But it's all tech, which is putting the cart before the horse. I'm a local mom
and pop grocery store. Do I need an app?

------
rlpb
"\- the security of the source code of itself; browser source code is open for
all to see, and to then work around."

The author just lost all credibility, in my eyes, with this claim. Security by
obscurity is well established as a myth. Like the author says: there is no
debate.

"\- the security of data at rest on the device; on a native app, it’s
completely secure. In HTML, the browser is typically not secure and as a
result exposes the data it’s accessing within its caches."

It's completely secure, except when it isn't. The recent Android signing flaw
is a perfect example.

"\- the security of data in transit; when using HTML, you are pretty much
restricted to using SSL. VPNs are just too slow. With native apps, you can
also run VPNs and other encrypted solutions, without ruining performance."

How does SSL ruin performance? Data is encrypted either way. And how many apps
really use anything but TCP streams anyway, such that HTTPS with pipelining is
sufficient?

Best to leave security experts to make comments about security, eh?

------
mindrag
The author totally ignores that fact that apps are created for different
reasons, different audiences, and have different goals. It's no wonder he
seems quite full of himself:

"Almost a year ago I wrote a white paper...Strangely, though, the debate rages
on."

------
posabsolute
Well there are more than 1000 apps added in the phonegap.com library built
with html for ios. While that's negligible it's certainly not to be frowned
upon. There are some big names too.. check the featured apps.

[http://phonegap.com/app/ios/](http://phonegap.com/app/ios/)

This always comes back to the same arguments, we had this conversation
multiple times now. Yes native is better, but you can still build a good
quality app with html compatible of multiple platforms, specially if your app
is only a text crud.

But in the case of Appcelerator they seems to certainly do not want open
technology like html5 to win & prefer selling their tech.

------
wnevets
"You certainly have to factor in costs for going native for multiple OSs,
although solutions like Appcelerator will help reduce those costs
significantly"

well I better buy your product right away!

------
bhaak
> 7) Immediate updates & distribution control (HTML wins)

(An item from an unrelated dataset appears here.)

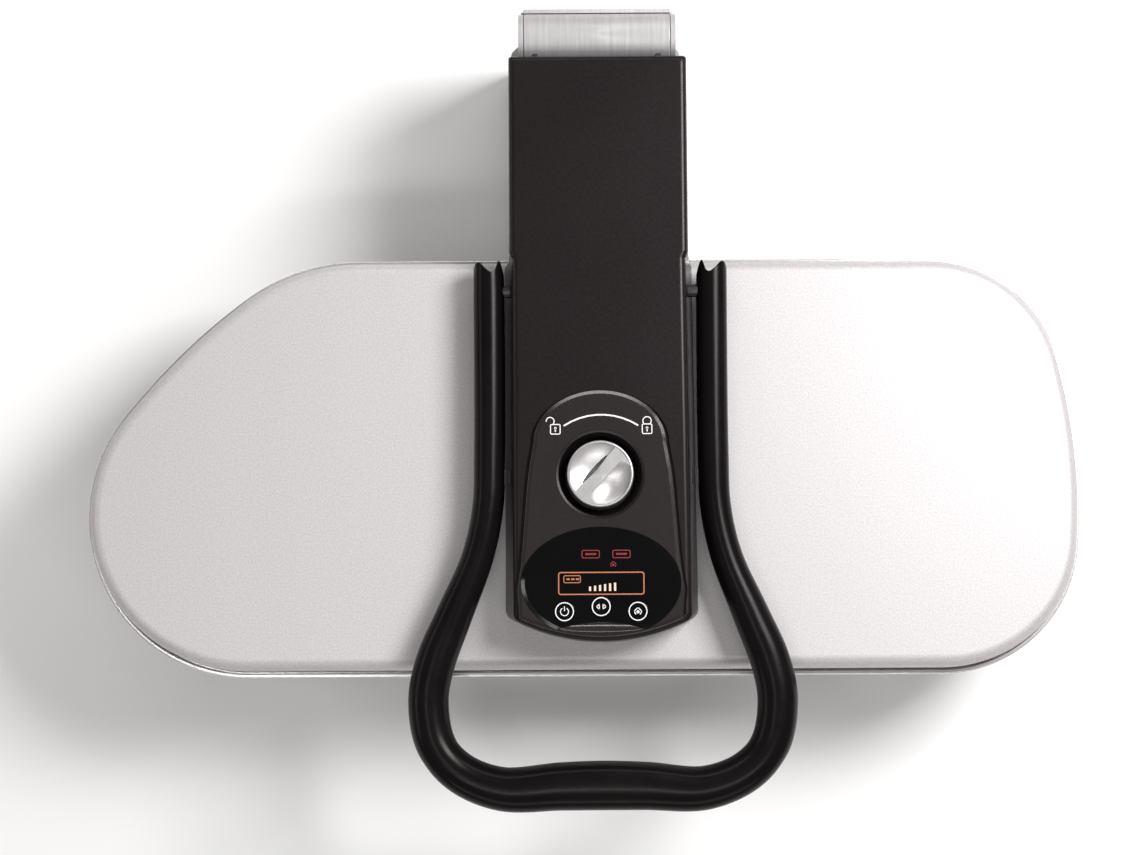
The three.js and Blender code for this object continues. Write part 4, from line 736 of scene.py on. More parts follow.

Aha, doesn't even consider wrappers like phonegap.

Another of those lame articles that doesn't look at the whole picture instead
only extremes.

The security paragraph is a bad joke in itself. I'd say this is a really bad
advertisement for appcelerator when they have to resort to such bad claims.

------
yoran
What a joke. Native wins big at security because "the security of the source
code of itself; browser source code is open for all to see, and to then work
around.". These people obviously don't understand that security through
obscurity generally doesn't work. Their claim would also mean that an open
system like Linux would be less secure than Windows.

------
jangel
How exactly is the debate over when it's 4 to 6? All HTML5 has to do is win
one more category.

------
0mbre
This is all pretty irrelevant, the same comparison could have been made a few
years ago with JavaScript and flash and have flash has a "big winner"..

------
WayneDB
I didn't even know there was a debate. Doesn't everybody prefer native apps
when they can get them?

I think the only people debating this are web developers who don't want to
learn anything new.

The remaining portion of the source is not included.